Search code examples
c#parsingdelimiter

How to parse text file with multiple delimiters


I have a text file I'm trying to parse. The data is a single string and uses four types of deliminators. There's also a record count at the end of the file that's not pertinent to the data that I can ignore.

Deliminators:

Beginning of data: ~
Field Seperator: |
End of record: #
End of data: ^

Sample text file:

~001|John|Smith|300#002|Abby|Williams|250#003|Tom|Jones|400#004|Claire|Benton|300^
Count:4

The parsed data should be stored in a list or collection of objects "Account"

public class Account
        {
            public string IdNum { get; set; }
            public string FirstName { get; set; }
            public string LastName { get; set; }
            public string AmtDue { get; set; }
        }

I'm still new to programming so please teach me what would be the best way to parse and store this data?

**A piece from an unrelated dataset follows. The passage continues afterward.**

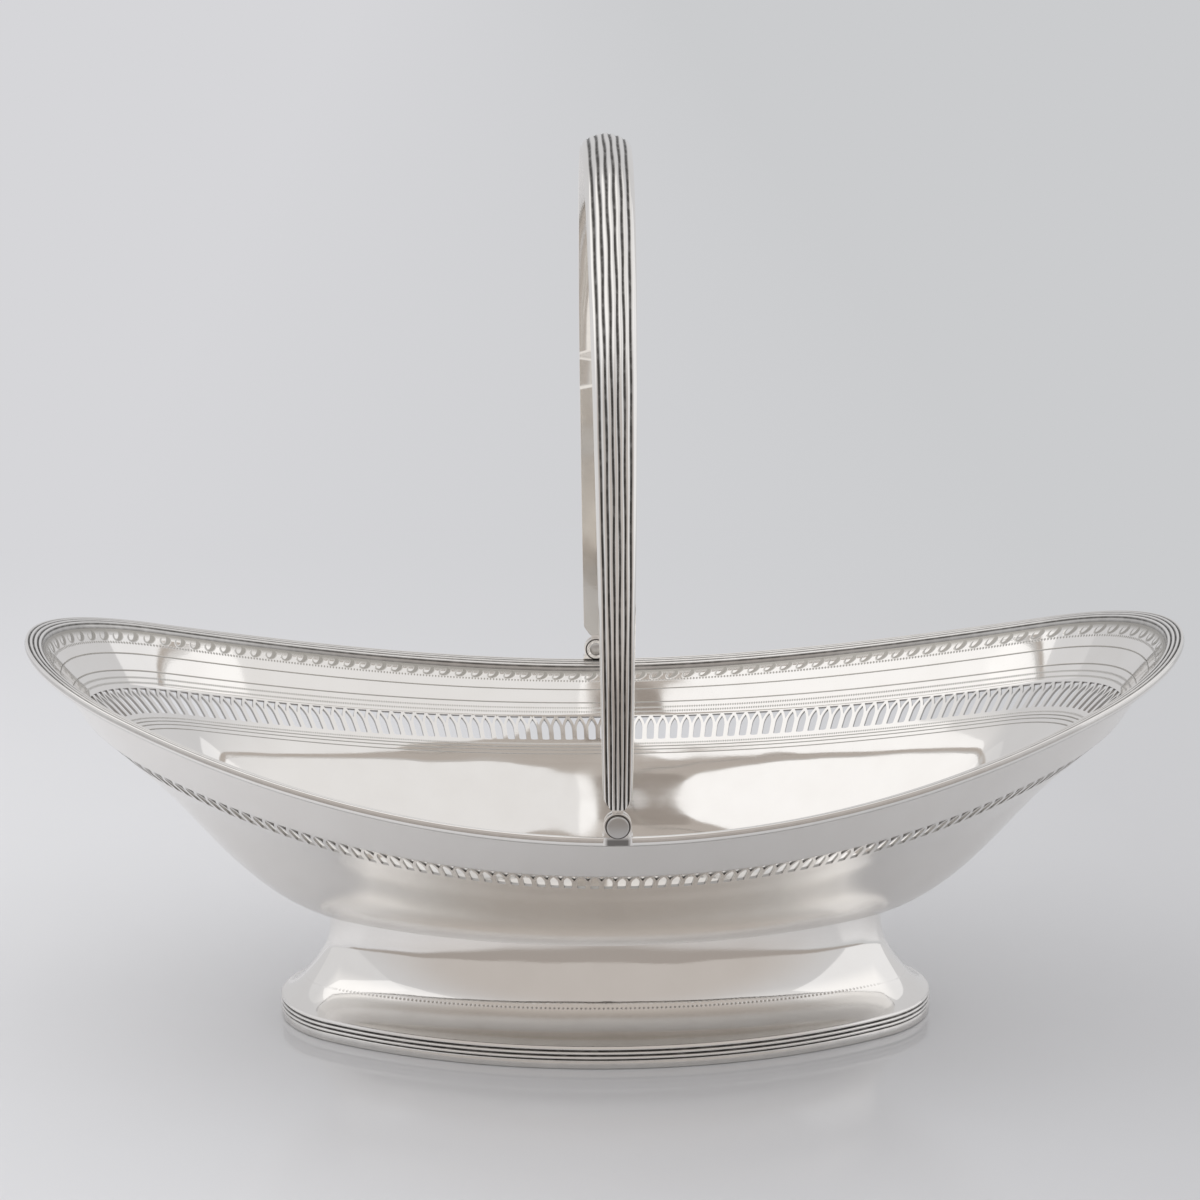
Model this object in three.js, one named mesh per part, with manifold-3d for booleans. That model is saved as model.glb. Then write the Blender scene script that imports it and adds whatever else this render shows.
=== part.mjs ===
// A boat-shaped silver cake basket on an oval foot, with a swing handle and reeded borders.
// Millimetres, +Z up. X runs along the basket, Y across it, and the origin is under the foot's middle.
import * as THREE from 'three';
import { mergeVertices } from 'three/addons/utils/BufferGeometryUtils.js';
import Module from 'manifold-3d';

const wasm = await Module();
wasm.setup();

// Plan shapes: each level is an oval of four arcs, with this much turn in half of a tip arc
const tipArcTurn = 53.5 * Math.PI / 180;
const sideTurn = Math.PI / 2 - tipArcTurn;
const tipArcShare = 0.375;
const stations = 64;

// Rim, over the border, and the powers of the curves by which rim and wall rise to the tips
const rimHalfLength = 185;
const rimHalfWidth = 116;
const rimMidHeight = 90.3;
const rimTipHeight = 127;
const rimSaddlePower = 1.9;
const wallSaddlePower = 2.1;

// Bowl, raised from one sheet: bands from the rim down, each with its width in plan and its fall
const sheetThickness = 0.8;
const edgeInset = 1;
const edgeFall = 1.9;
const lipWidth = 4.6;
const lipFall = 2.1;
const plainWidth = 11.9;
const plainMidFall = 12.8;
const plainTipFall = 19;
const piercedWidth = 10;
const piercedMidFall = 7.3;
const piercedTipFall = 9.5;
const shoulderWidth = 4;
const shoulderMidFall = 3.1;
const shoulderTipFall = 4;
const wellBelly = 0.138;
const wellRows = 6;
const slotPitch = 4.1;
const slotWidth = 2.6;
const slotMargin = 0.8;
const slotHead = 2.6;
const floorInset = 9;
const floorFall = 1.2;

// Foot: a spool of sheet that stands on its own reeded border
const footHeight = 35;
const jointHalfLength = 91.2;
const jointHalfWidth = 44;
const footSheet = 1;
const neckInset = 1;
const neckHeight = 26;
const flangeHalfLength = 105.2;
const flangeHalfWidth = 61;
const flareRows = 6;
// The flare's curve leaves the neck and meets the flange towards these points
const neckSweepShare = 0.08;
const neckSweepHeight = 20;
const flangeSweepShare = 0.65;
const flangeSweepHeight = 9.5;
const footBorderHeight = 7.4;
const footBorderWidth = 2.4;
const footReedDepth = 0.6;
const footReedPitch = 1.47;
const footReedCount = 3;
const footBandSetback = 0.1;

// Rim border: drawn wire with reeds along its top and a plain band outside
const rimReedCount = 4;
const rimReedDepth = 0.5;
const rimDome = 1.5;
const rimInnerEdge = 0.9;
const rimBandHeight = 2.8;
const rimBandThickness = 0.6;

// Hinges, one at the middle of each side
const pivotRise = 3.8;
const seatGap = 0.3;
const pinRadius = 1.3;
const boreClearance = 0.1;
const pinHeadRadius = 3.3;
const pinHeadHeight = 1.1;
const rivetRadius = 2.2;
const rivetHeight = 0.9;
const earRadius = 4.1;
const earThickness = 1.2;
const hingeBaseWidth = 8.8;
const hingeBaseThickness = 0.8;
const hingeApron = 5.7;
const tongueThickness = 1.6;
const tongueClearance = 0.15;
const tongueRadius = 2.4;
const tongueNeckWidth = 3.4;
const tongueLength = 4.8;

// Handle: a domed strap, flat inside and reeded outside
const crownHeight = 285.3;
const strapEndWidth = 8.7;
const strapCrownWidth = 15.7;
const strapTipWidth = 4.2;
const strapChamfer = 3.2;
const strapEdge = 0.9;
const strapDome = 0.2;
const strapReeds = 7;
const strapGroove = 0.5;
const strapSteps = 36;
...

Thanks in advance.


Solution

  • If you know all delimiters, you can use something like this:

    var s = "~001|John|Smith|300#002|Abby|Williams|250#003|Tom|Jones|400#004|Claire|Benton|300^Count: 4";
    
    // select a line between "~" and "^".
    var data = new string(s.SkipWhile(c => c == '~').TakeWhile(c => c != '^').ToArray());
    var records = data.Split('#');
    var accounts = records.Select(record => record.Split('|'))
      .Select(items => new Account
      {
        IdNum = items[0],
        FirstName = items[1],
        LastName = items[2],
        AmtDue = items[3]
      })
      .ToList();
    
    foreach (var account in accounts)
    {
      Console.WriteLine(account.IdNum);
      Console.WriteLine(account.FirstName);
      Console.WriteLine(account.LastName);
      Console.WriteLine(account.AmtDue);
      Console.WriteLine();
    }
    

    Just first of all split by row delimiters, then split by field delimiter.

    P.S. Don't forget check variables on null or array length like you need.